Doing some reading before shul on the High Holy Days, I set aside the Torah a bit to start Rabbi Adin Steinsaltz’s seminal gateway to the Zohar, The Thirteen Petaled Rose. Let me qualify the following by saying that this was the first reading of any kind I had done on Kabbalah aside from some rather removed and clinical introductions.
Rabbi Dov Muchnik, schlicha of Chabad of Oxnard, spoke on Rosh Hashanah about R. Steinsaltz, and I renewed my resolve to delve into the works of that great master of Torah. The Thirteen Petaled Rose was my first stop.
I had always believed that for a person like myself – born into a barely observant Reform household and not even Halachically Jewish, Zohar would be like jumping into medical school without studying biology. And, to be truthful, I remain unconvinced that I’m wrong in this.

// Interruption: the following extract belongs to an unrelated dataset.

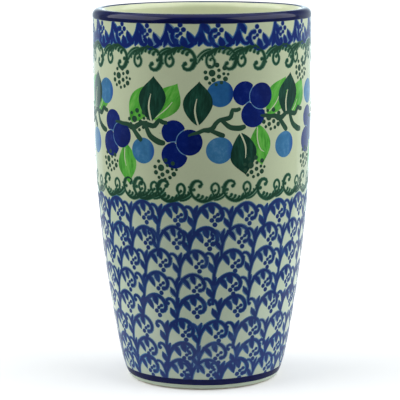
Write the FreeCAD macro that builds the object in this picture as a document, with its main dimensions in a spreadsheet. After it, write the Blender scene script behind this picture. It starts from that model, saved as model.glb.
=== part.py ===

Rabbi Steinsaltz does a superior job at making the essence of Kabbalah clear to the tyro. But on every page, in every paragraph, even as I felt awed and uplifted by the profundity of the truths, I heard a patient but insistent voice inside my head calling me back to Torah and Talmud.
I reached page 10, unable to continue. I was overwhelmed not so much by an inability to comprehend, but of a sense of deep spiritual inadequacy.
“You have just restarted your journey of learning and teshuvah,” I audibly reminded myself. “Don’t make the same mistakes you made last time and place yourself on the path of ba’al teshuvah syndrome.”
The great work was returned to its honored place on the shelf, and, awe still with me, I picked up my Machzor, my tallis, and my kittel, and walked the rest of the way to shul, head, heart, and spirit swimming, but, B”H, not drowning.